(Dataset records)
— Start —
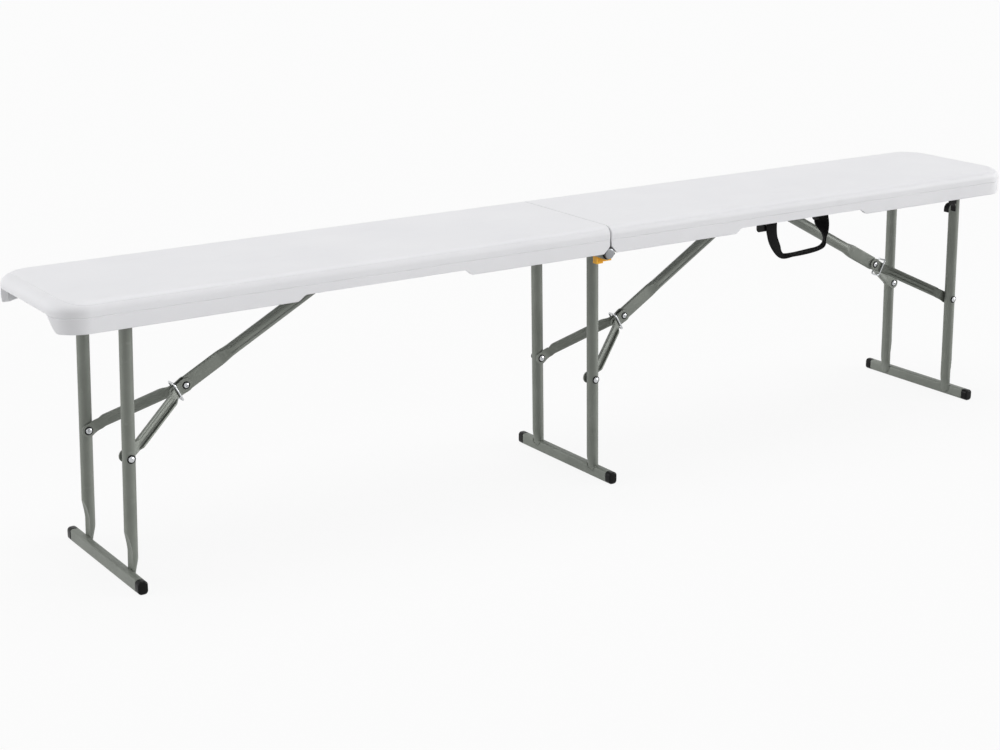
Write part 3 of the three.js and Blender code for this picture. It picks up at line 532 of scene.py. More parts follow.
def planPoints(roundedSeam):
    # Places round the open side of the plan: along the front, round both corners and back to the hinge
    steps, turns = seat["cornerSteps"], seat["seamSteps"]
    seam = [90 * i / turns for i in range(turns + 1)] if roundedSeam else [90]
    places = [("seam", -1, a) for a in seam]
    places += [("corner", -1, -90 + 90 * i / steps) for i in range(steps + 1)]
    places += [("corner", 1, 90 * i / steps) for i in range(steps + 1)]
    return places + [("seam", 1, a) for a in reversed(seam)]


def planPoint(place, inset, endInset, z, radius=seat["planRadius"]):
    kind, side, degrees = place
    halfLength, halfWidth = seat["length"] / 2 - endInset, seat["width"] / 2 - inset
    across, along = math.sin(math.radians(degrees)), math.cos(math.radians(degrees))
    if kind == "seam":
        edge = seat["seamEdge"]
        return (seat["seamGap"] / 2 + edge * (1 - along), side * (halfWidth - edge * (1 - across)), z)
    turn = radius - inset
    return (halfLength - turn + turn * along, side * (halfWidth - turn) + turn * across, z)


def lineAngle(place):
    kind, side, degrees = place
    share = 0 if kind == "seam" else smoothStep(1 - abs(degrees) / 90)
    return seat["lineFront"] + (seat["lineEnd"] - seat["lineFront"]) * share


def edgeRing(places, angleOf, depth=0.0):
    # One ring round the top edge, at an angle that each place gives
    made = []
    for place in places:
        angle = math.radians(angleOf(place))
        drawn, sunk = 1 - math.cos(angle), depth * math.cos(angle)
        z = seat["top"] - seat["edgeRadius"] + (seat["edgeRadius"] - depth) * math.sin(angle)
        made.append(planPoint(place, seat["edgeRadius"] * drawn + sunk, seat["endEdge"] * drawn + sunk, z))
    return made


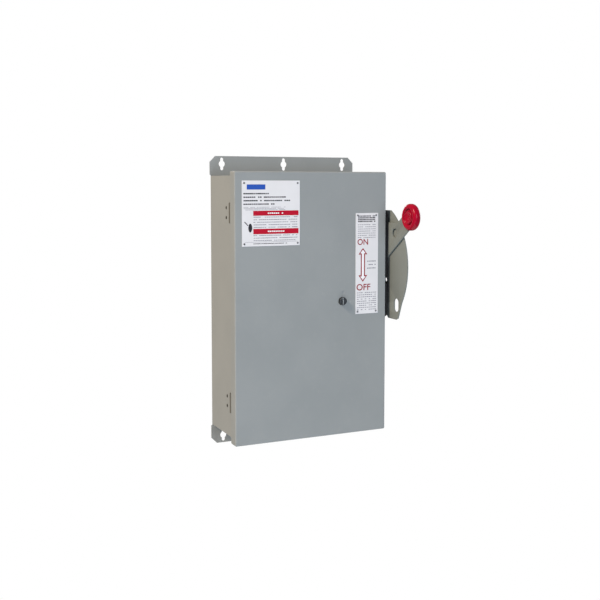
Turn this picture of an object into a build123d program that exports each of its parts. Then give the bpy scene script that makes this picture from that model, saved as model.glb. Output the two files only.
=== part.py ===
"""Three-pole fusible safety switch in a wall-mounted sheet-steel enclosure, with a side-operated handle.

Frame: millimetres, +Z up, the wall is the plane Y = 0 and the door faces -Y, +X is the handle's side.
The origin is the centre of the enclosure's back face. The switch is drawn closed (ON), the door shut and
latched. Every function below makes one node, which is one piece or a set of identical pieces.
"""
from build123d import *
import math
import os

# ---- sheet-metal enclosure ----
SHEET = 1.6                  # steel gauge of the box, the flanges and the door
BODY_WIDTH = 418.6
BODY_HEIGHT = 664.0
BODY_DEPTH = 176.0           # wall face to the front lips
LIP_WIDTH = 14.0             # inward return round the front opening
FLANGE_HEIGHT = 52.4         # mounting flange above and below the box
FLANGE_OVERHANG = 3.0        # flange wider than the box, each side
FLANGE_CHAMFER = 15.5
KEYHOLE_X = 178.5            # outer keyholes either side of the middle one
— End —
Exercise objective
Set down exactly the lines that begin the records and continue through the line bearing "return made"; include both ends.

Exercise response
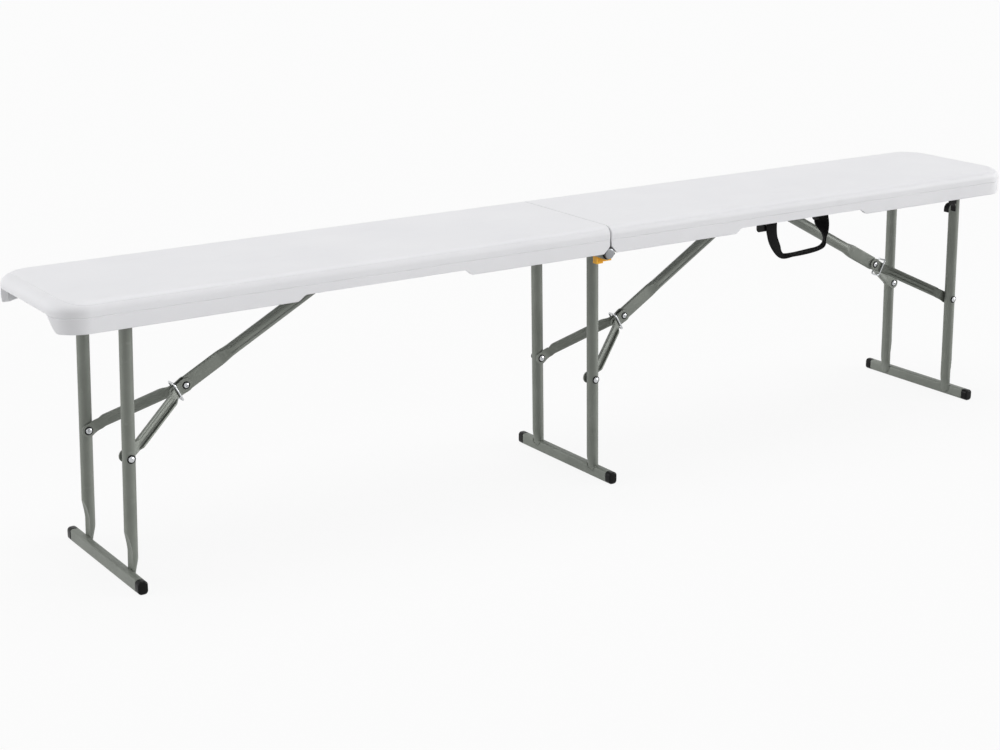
Write part 3 of the three.js and Blender code for this picture. It picks up at line 532 of scene.py. More parts follow.
def planPoints(roundedSeam):
    # Places round the open side of the plan: along the front, round both corners and back to the hinge
    steps, turns = seat["cornerSteps"], seat["seamSteps"]
    seam = [90 * i / turns for i in range(turns + 1)] if roundedSeam else [90]
    places = [("seam", -1, a) for a in seam]
    places += [("corner", -1, -90 + 90 * i / steps) for i in range(steps + 1)]
    places += [("corner", 1, 90 * i / steps) for i in range(steps + 1)]
    return places + [("seam", 1, a) for a in reversed(seam)]


def planPoint(place, inset, endInset, z, radius=seat["planRadius"]):
    kind, side, degrees = place
    halfLength, halfWidth = seat["length"] / 2 - endInset, seat["width"] / 2 - inset
    across, along = math.sin(math.radians(degrees)), math.cos(math.radians(degrees))
    if kind == "seam":
        edge = seat["seamEdge"]
        return (seat["seamGap"] / 2 + edge * (1 - along), side * (halfWidth - edge * (1 - across)), z)
    turn = radius - inset
    return (halfLength - turn + turn * along, side * (halfWidth - turn) + turn * across, z)


def lineAngle(place):
    kind, side, degrees = place
    share = 0 if kind == "seam" else smoothStep(1 - abs(degrees) / 90)
    return seat["lineFront"] + (seat["lineEnd"] - seat["lineFront"]) * share


def edgeRing(places, angleOf, depth=0.0):
    # One ring round the top edge, at an angle that each place gives
    made = []
    for place in places:
        angle = math.radians(angleOf(place))
        drawn, sunk = 1 - math.cos(angle), depth * math.cos(angle)
        z = seat["top"] - seat["edgeRadius"] + (seat["edgeRadius"] - depth) * math.sin(angle)
        made.append(planPoint(place, seat["edgeRadius"] * drawn + sunk, seat["endEdge"] * drawn + sunk, z))
    return made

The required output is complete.